„Wir müssen jungen Torhütern Fehler zugestehen“

DFB-Torwartkoordinator Marc Ziegler sagt, die Auslese im Jugendbereich sei schwieriger geworden. Ausnahmetalente gäbe es in Deutschland aber weiterhin

Interview Frank Hellmann

taz: Herr Ziegler, Sie waren gerade im Wintertrainingslager der deutschen U16- und U17-Nationalmannschaft. Durch den verletzungsbedingten Ausfall von Manuel Neuer wird der Blick gerade auf diese Position gelenkt, denn hinter seinen Vertretern Marc-André ter Stegen und Kevin Trapp drängt kein jüngerer Keeper nach. Wie sehen Sie das?

Marc Ziegler: Deutschland ist eine sehr traditionsreiche Nation im Torwartspiel, und diesen Status haben wir noch. Manuel Neuer wird von diesen beiden internationalen Toptorhütern hervorragend vertreten, aber danach müssen wir wachsam sein und unsere Hausaufgaben machen, um unsere Talente – die es auf jeden Fall gibt – auf Top­niveau zu bringen.

Bei der U21 waren zuletzt neben Noah Atubolo, dem Ersatztorhüter vom SC Freiburg, noch Christian Früchtl von Austria Wien und Nico Mantl von Red Bull Salzburg nominiert, die beide ins Ausland gehen mussten, um Spielzeit zu bekommen. Warum tut sich der Nachwuchs so schwer?

Der Wandel von der alten zur neuen Torwartgeneration, die fast wie ein Feldspieler agieren kann, war damals eine Riesenzäsur. Neuer oder ter Stegen haben für die Cheftrainer einen Riesenmehrwert generiert, weil mit ihnen als erste Offensivspieler ganz anders Fußball gespielt werden konnte. Jetzt aber können die Jüngeren keinen Faktor aus ihrer Ausbildung vorbringen, den die Älteren nicht auch hätten. So fällt die Wachablösung schwerer.

Also ist mehr Geduld gefragt?

Wir haben ja einige in der Warteschleife: Tjark Ernst ist mit 19 Jahren jetzt bei Hertha BSC die Nummer zwei, Jonas Urbig, der jetzt zu Jahn Regensburg verliehen wird, war es beim 1. FC Köln. Die Jungs müssen Spielpraxis sammeln, um sich weiterzuentwickeln. Früher waren wir es gewohnt, dass unsere jungen Nationaltorhüter international spielen, heute gehen sie teilweise Umwege über die zweite oder dritte Liga, über die U23 oder das Ausland.

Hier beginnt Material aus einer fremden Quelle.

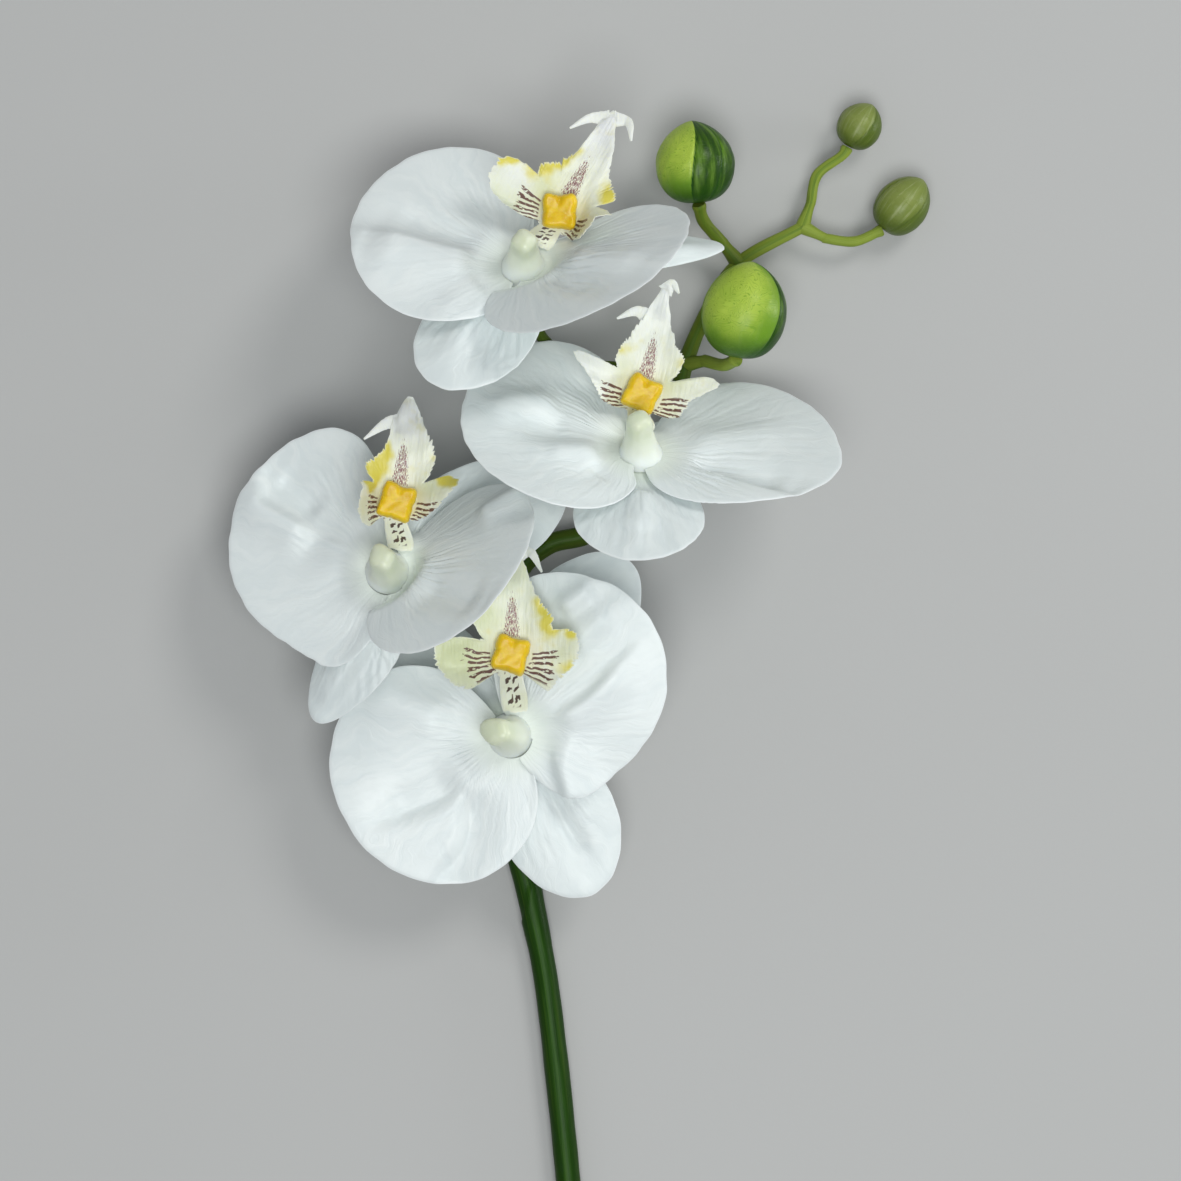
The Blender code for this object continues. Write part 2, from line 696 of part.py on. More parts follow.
def make_tepals(bloom, finishes):
    for tepal in bloom.tepals:
        spokes, rings = (PETAL_SPOKES, PETAL_RINGS) if tepal.is_petal else (SEPAL_SPOKES, SEPAL_RINGS)
        points = tepal_points(bloom, tepal, spokes, rings)
        faces, border = grid_faces(rings + 1, spokes + 1)
        name = f"{bloom.name}_{tepal.name}"
        finish = finishes["petal" if tepal.is_petal else "sepal"]
        add_object(name, sheet_mesh(name, points, faces, border, PETAL_THICKNESS), finish)


def make_lip(bloom, finish):
    """The lip's sheet with its hooked tips fused on."""
    name = f"{bloom.name}_lip"
    faces, border = disc_faces(LIP_RINGS, LIP_SPOKES)
    points = lip_points(bloom, LIP_SPOKES, LIP_RINGS)
    pieces = [add_object(f"{name}_sheet", sheet_mesh(name, points, faces, border, LIP_THICKNESS), finish)]
    for number, hook in enumerate(bloom.lip.hooks):
        flat = smooth_path([(x, y, 0.0) for x, y in hook], 1.6)
        path = lip_place(bloom, flat[:, 0], flat[:, 1])
        radii = np.linspace(HOOK_RADIUS, HOOK_TIP_RADIUS, len(path))
        pieces.append(rod(f"{name}_hook_{number}", path, radii, finish, resolution=2))
    add_object(name, fuse(name, pieces, finish), finish)


def make_callus(bloom, finish):
    """The yellow four-cornered lump in the middle of the lip."""
    name = f"{bloom.name}_callus"
    faces, border = disc_faces(CALLUS_RINGS, CALLUS_SPOKES)
    angles = np.arange(CALLUS_SPOKES) * 360 / CALLUS_SPOKES - 180
    stops, radii = zip(*CALLUS_RIM)
    rim = np.interp(np.abs(angles), stops, radii)
    phi = np.radians(angles + bloom.lip.callus_turn)
    upper, lower = [], []
    for ring in np.linspace(0, 1, CALLUS_RINGS + 1):
        reach = ring * rim if ring else np.zeros(1)
        turn = phi if ring else np.zeros(1)
        x, y = reach * np.cos(turn), reach * np.sin(turn)
        dome = CALLUS_HEIGHT * np.sqrt(1 - CALLUS_SHOULDER * ring**4)
        upper.append(lip_place(bloom, x, y, above=CALLUS_GAP + dome))
        lower.append(lip_place(bloom, CALLUS_UNDERSIDE * x, CALLUS_UNDERSIDE * y, above=CALLUS_GAP))
    shape = shell_mesh(name, np.concatenate(upper), np.concatenate(lower), faces, border)
    add_object(name, shape, finish)


def make_column(bloom, finish):
    """The column: a flared foot over the petals' claws and a stub that leans over the lip."""
    toward, _, out = face_frame(bloom, bloom.column_heading)
    reaches = np.array([reach for reach, _ in COLUMN_PROFILE])
    place = np.array(bloom.centre) + COLUMN_SEAT * out
    path = [place]
    for start, end in zip(reaches, reaches[1:]):
        bend = bloom.column_bend * smooth_step((start + end) / 2 / COLUMN_LENGTH * 1.6)
        step, _ = turned(out, toward, bend)
        path.append(path[-1] + step * (end - start))
    rod(f"{bloom.name}_column", np.array(path), [radius for _, radius in COLUMN_PROFILE], finish)


def make_pedicel(bloom, finish):
    """The bloom's stalk, which ends in a round head behind and through its petals."""
    out = face_frame(bloom, 0.0)[2]
    centre = np.array(bloom.centre)
    route = [STEM_ROUTE[bloom.root], *bloom.pedicel, centre - PEDICEL_REACH * out]
    stub, stalk = branch_paths(route, STUB_LENGTH)
    head = [centre - HEAD_REACH * out, centre + HEAD_HEIGHT * out]
    radii = [PEDICEL_RADIUS] * len(stalk) + [HEAD_RADIUS] * len(head)
    rod(f"{bloom.name}_pedicel", np.concatenate([stalk, head]), radii, finish)
    return f"{bloom.name}_pedicel", stub


def bud_points(bud, sides, rings):
    """An egg-shaped bud: one point at its base end, rings, and one point at its tip."""
    base, tip = np.array(bud.base), np.array(bud.tip)
    axis = unit(tip - base)
    first = unit(np.cross(axis, vec(0.0, 0.0, 1.0)))
    second = np.cross(first, axis)
    angles = np.arange(sides) * 2 * math.pi / sides
    seam = np.cos(1.5 * (angles - math.radians(bud.seam_turn))) ** 2
    points = []
    for step in np.linspace(0, math.pi, rings + 2)[1:-1]:
        share = (1 - math.cos(step)) / 2
        swell = math.sin(step) ** (BUD_BLUNTNESS + BUD_TAPER * share) * (1 + BUD_LOW_BULGE * math.cos(step))
        radius = bud.radius * swell * (1 - BUD_SEAM_DEPTH * (1 - seam) ** 12 * math.sin(step))
        ring = np.outer(np.cos(angles) * radius, first) + np.outer(np.sin(angles) * radius, second)
        points.append(base + (tip - base) * share + ring)
    return np.concatenate([[base], *points, [tip]])


def bud_faces(sides, rings):
    last = 1 + sides * rings
    faces = []
    for side in range(sides):
        after = (side + 1) % sides
        faces.append((0, 1 + after, 1 + side))
        faces.append((last, last - sides + side, last - sides + after))
        for ring in range(rings - 1):
            a, b = 1 + ring * sides + side, 1 + ring * sides + after
            faces += [(a, b, b + sides), (a, b + sides, a + sides)]
    return faces


def make_bud(bud, finishes):
    """A bud on its stalk, which ends just short of the bud's base."""
    large = bud.radius > 9
    sides, rings = (24, 9) if large else (18, 7)
    shape = mesh_of(bud.name, bud_points(bud, sides, rings), bud_faces(sides, rings))
    add_object(bud.name, shape, finishes["bud_large" if large else "bud_small"])
    base, axis = np.array(bud.base), unit(np.array(bud.tip) - np.array(bud.base))
    route = [STEM_ROUTE[bud.root], *bud.stalk, base - 3.0 * axis, base - TOUCH_GAP * axis]
    stub, stalk = branch_paths(route, STUB_LENGTH)
    radii = np.full(len(stalk), bud.stalk_radius)
    radii[-1] += 0.3
    rod(f"{bud.name}_stalk", stalk, radii, finishes["stem"])
    return f"{bud.name}_stalk", stub


def clear_scene():
    for item in list(bpy.data.objects):
        bpy.data.objects.remove(item)


def main():
    clear_scene()
    finishes = {
        "petal": material("petal_white", (0.87, 0.9, 0.9), 0.45),
        "sepal": material("sepal_white", (0.84, 0.88, 0.87), 0.5),
        "lip": material("lip_cream", (0.8, 0.83, 0.6), 0.5),
        "callus": material("callus_yellow", (0.9, 0.5, 0.03), 0.35),
        "column": material("column_cream", (0.75, 0.8, 0.6), 0.4),
        "stem": material("stem_green", (0.05, 0.13, 0.03), 0.5),
        "bud_large": material("bud_green", (0.3, 0.45, 0.08), 0.4),
        "bud_small": material("bud_olive", (0.2, 0.3, 0.06), 0.45),
    }
    branches = []
    for bloom in BLOOMS:
        make_tepals(bloom, finishes)
        make_lip(bloom, finishes["lip"])
        make_callus(bloom, finishes["callus"])
        make_column(bloom, finishes["column"])
        branches.append(make_pedicel(bloom, finishes["stem"]))
    for bud in BUDS:
        branches.append(make_bud(bud, finishes))
    make_stem(branches, finishes["stem"])


main()
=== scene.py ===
"""Looks of the white moth orchid spray: fine petals, lips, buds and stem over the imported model.

Every length is in millimetres and every angle in degrees until a mesh is made. X runs to the
right and Y along the stem towards its tip, seen from above; Z is the height over the table.
"""

import math
from dataclasses import dataclass

import bmesh
import bpy
import numpy as np
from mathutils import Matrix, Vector


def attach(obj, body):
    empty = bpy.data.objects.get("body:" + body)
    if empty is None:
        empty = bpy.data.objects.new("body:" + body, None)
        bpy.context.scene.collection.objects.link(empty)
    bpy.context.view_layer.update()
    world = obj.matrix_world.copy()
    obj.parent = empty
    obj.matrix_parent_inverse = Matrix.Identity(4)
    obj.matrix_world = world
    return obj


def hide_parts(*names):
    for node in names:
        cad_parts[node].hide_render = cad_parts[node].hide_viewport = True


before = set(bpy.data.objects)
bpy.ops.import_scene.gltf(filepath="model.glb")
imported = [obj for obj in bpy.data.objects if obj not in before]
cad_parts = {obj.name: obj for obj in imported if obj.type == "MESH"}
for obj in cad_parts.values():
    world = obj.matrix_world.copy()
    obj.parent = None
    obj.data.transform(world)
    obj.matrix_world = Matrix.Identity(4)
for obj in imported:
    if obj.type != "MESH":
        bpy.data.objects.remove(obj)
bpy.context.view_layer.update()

MM = 0.001
TOUCH_GAP = 0.3

# Sizes of the flower
SIDE_SEPAL_LENGTH = 53
SEPAL_SPREAD = 57
CLAW_RADIUS = 3
CLAW_ANGLE = 55
CLAW_FLAT = 6
CLAW_REACH = 8
CLAW_SPREAD = 2.2
PETAL_BACK = 9
SEPAL_BACK = 2
PEDICEL_REACH = 6.5
HEAD_REACH = 4.2
LOBE_ANGLE = math.radians(92)
LOBE_WIDTH = math.radians(20)
POINT_WIDTH = math.radians(9)
FRONT_LAYER = 1.2
SEPAL_LAYER = -1.5
TEPAL_CURL = -2.5
LIP_LENGTH = 28
LIP_ARCH = 2
COLUMN_LENGTH = 13
COLUMN_FOOT_RADIUS = 5.8
HEAD_RADIUS = 2.4
HEAD_HEIGHT = 1.6
FOOT_HEIGHT = 3
RIM_END = CLAW_FLAT + 0.8
RIM_SQUARENESS = 7
LIP_FLAT = 3
LIP_BEND = 3.5
LOBE_START = 2
LOBE_BLEND = 7
LOBE_FOLD = 12
STRIP_LENGTH = 13.5
STRIP_START = 3
LIP_STRIP = ((153, 6.6), (165, STRIP_LENGTH), (180, STRIP_LENGTH))

# Sizes of the stem and the stalks
STEM_FOOT_RADIUS = 3.6
STEM_FLOWER_RADIUS = 2.6
STEM_TIP_RADIUS = 1.7
STALK_RADIUS = 1.35
PEDICEL_RADIUS = 1.6
STUB_LENGTH = 7
STUB_FLARE = 0.6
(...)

Hat Deutschland als Torwartland ausgedient oder ist Ihnen das zu überspitzt formuliert?

Wir hatten Jahrgänge im Jugendbereich, die nicht immer absolute Benchmark in Europa waren, aber nach wie vor gibt es großartige Torwarttalente bei uns. Wir müssen natürlich auch die Vereine dafür sensibilisieren, den Mut aufzubringen, einen jungen deutschen Torhüter aufzustellen. Da gehört auch eine Fehlerkultur dazu. Wenn wir ihnen schon im Jugendbereich das nicht zugestehen, können sie sich nicht verbessern.

Foto: imago

Marc Ziegler

46, ist Torwart-Koordinator beim Deutschen Fußball-Bund (DFB) von der U16 bis zur U21. In der Bundesliga stand er einst für den VfB Stuttgart, Hannover 96 und Borussia Dortmund im Tor.

Ist der Job bei der jüngeren Generation noch beliebt?

Ich glaube, dass die Position immer noch sehr attraktiv ist, aber wir merken auch hier, dass sich das Freizeitprofil der Kinder geändert hat. Der Torwart bekleidet die komplexeste Position, weshalb ich ihn am liebsten bei den athletischen Anforderungen mit einem Zehnkämpfer vergleiche: Bälle halten, Flanken abfangen, Pässe in die Tiefe ablaufen, den Raum verteidigen und am besten noch mit dem Fuß so gut sein wie ein Feldspieler. Das ist ein Komplettpaket – und das können nur echte Bewegungstalente, also motorisch besonders begabte Kinder, aber leider wird die Zeit für Sport, gerade an den Schulen, überall weniger, und entsprechend wird die Auslese schwieriger.

Welcher Juniorenkeeper könnte einmal die internationale Klasse von Manuel Neuer erreichen?

Ich möchte keinen Namen sagen, um nicht unnötigen Druck zu erzeugen. Wir haben schon Jahrgänge mit jungen Leuten mit extrem großem Potenzial, bei denen die Leistung schon richtig gut und die Wahrscheinlichkeit hoch ist, das höchste Niveau zu erreichen. Es gehört auch Glück dazu, im richtigen Verein den richtigen Trainer im richtigen Moment zu haben.